For me, the conclusion of Steven Spielberg‘s War of the Worlds (’05) is easily among the worst.

Having survived the Martian onslaught Tom Cruise and daughter Dakota Fanning arrive at the Boston home of his ex-wife’s parents, who are annoyingly played by Gene Barry and Ann Robinson, costars of George Pal and Byron Haskin‘s War of the Worlds (’53). The ex-wife (Miranda Otto) is also there; ditto Cruise’s son Robbie (Justin Chatwin), who’d impulsively joined the military in a brutal battle with the aliens and obviously had no chance of survival…and yet there he was. Bullshit. No Sale.

Jett and I saw Spielberg’s film at the Ziegfeld press screening. During the closing credits Jett said, “God, what did Spielberg do that? He had it and he blew it.”

Back in the day Alfred Hitchcock‘s The Birds was roundly despised for ending without any sort of resolution or catharsis. In so doing Hitchcock was essentially telling his audience that The Birds is an art film, and that it’s saying something about a permanent feature in the human brain — complacency.

I still say that the worst ending of 2020 was delivered by Pete Docter‘s Soul

My original complaint: “Soul betrays its audience by (a) encouraging them to identify with and believe in Joe Gardner‘s long-denied dream about becoming a jazz musician instead of a frustrated middle-school music teacher, only to (b) pull the rug out on Joe’s dream in Act Three and end things with Joe feeling uncertain about what he really wants to do with his remaining time on earth. Possibly jazz, possibly teaching…who knows?
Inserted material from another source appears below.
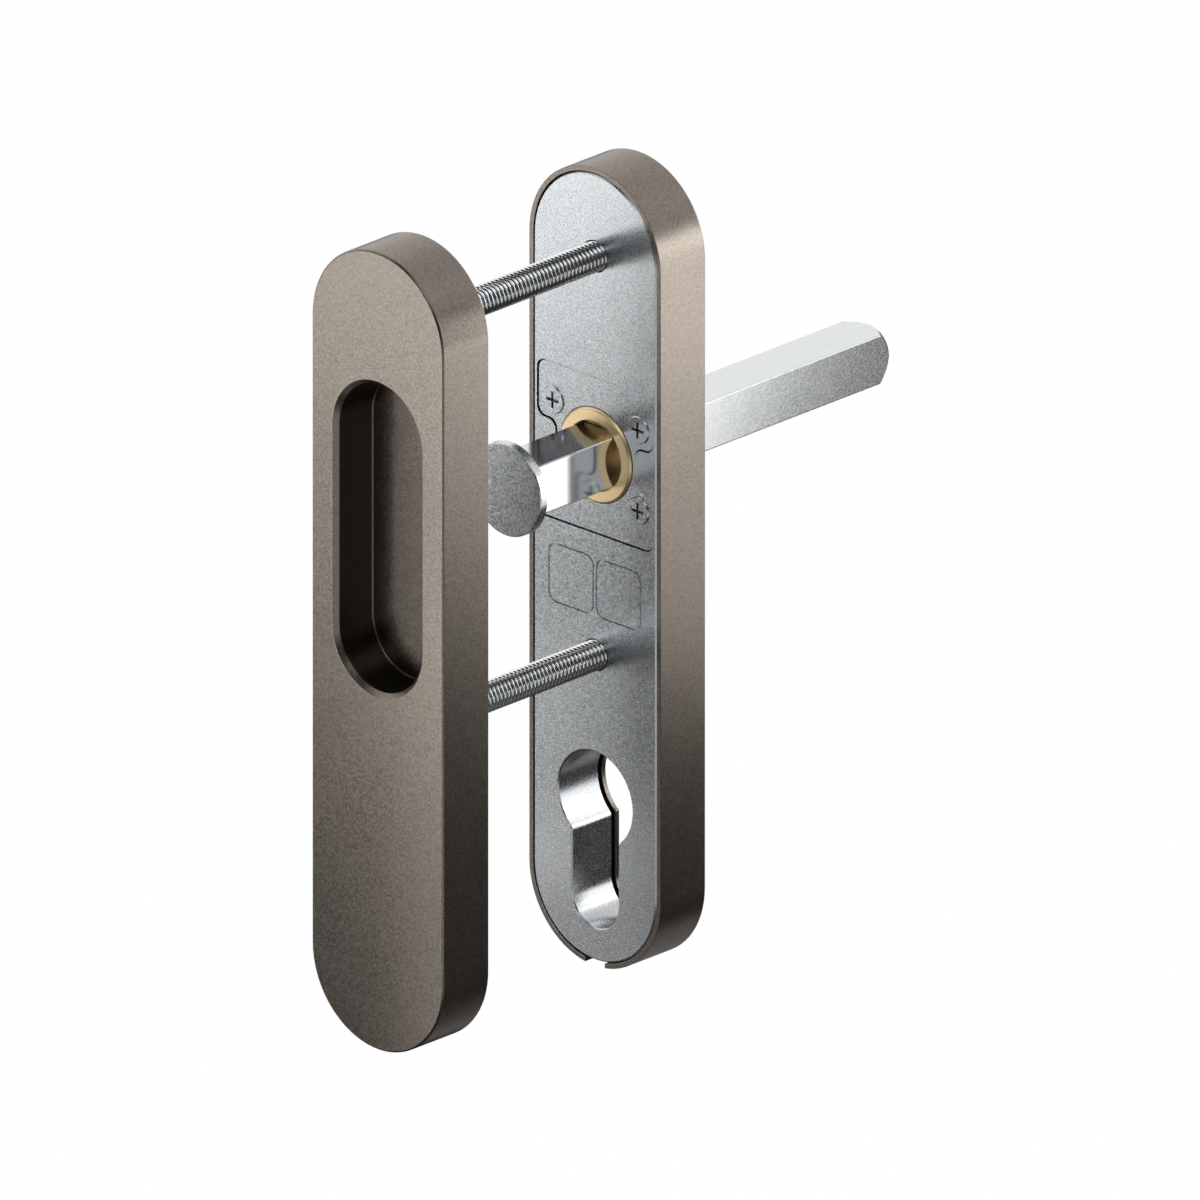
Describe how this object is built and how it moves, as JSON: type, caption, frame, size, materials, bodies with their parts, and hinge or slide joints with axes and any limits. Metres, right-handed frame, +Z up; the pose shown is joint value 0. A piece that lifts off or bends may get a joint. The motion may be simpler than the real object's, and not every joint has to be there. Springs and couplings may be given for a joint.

“And what of our jazz-loving protagonist changing his mind at the last minute so he can save Tina Fey’s ’22’? I hated that. A major audience betrayal. I didn’t hate that he cared for and wanted to save 22, of course, but his whole big dream is to escape the perceived mediocrity of being a middle-school music teacher. We’re encouraged to identify with his quest to become a real musician and to share the joy of being in the groove.

“And then, after interminable delays, temporary blockages and goofy complications, he finally gets to play with the hot jazz group. And finally, all is well.
But then Joe changes his mind! He decides to go back to the celestial nether realm to ‘save’ 22 from her hellish deflated existence, and in so doing sacrifices (according to the Great Before rules) his own chance at life.

“And THEN the Picasso-like powers-that-be decide to bend the rules because he’s inspired them.

“And THEN when he’s back on planet earth Joe is STILL not sure what really matters to him. Will he continue to gig with the jazz group? Or will he embrace his full-tine teaching job? He’s not sure, but one thing he’s ABSOLUTELY sure of is that he’s going to treasure each & every day of his life from then on.”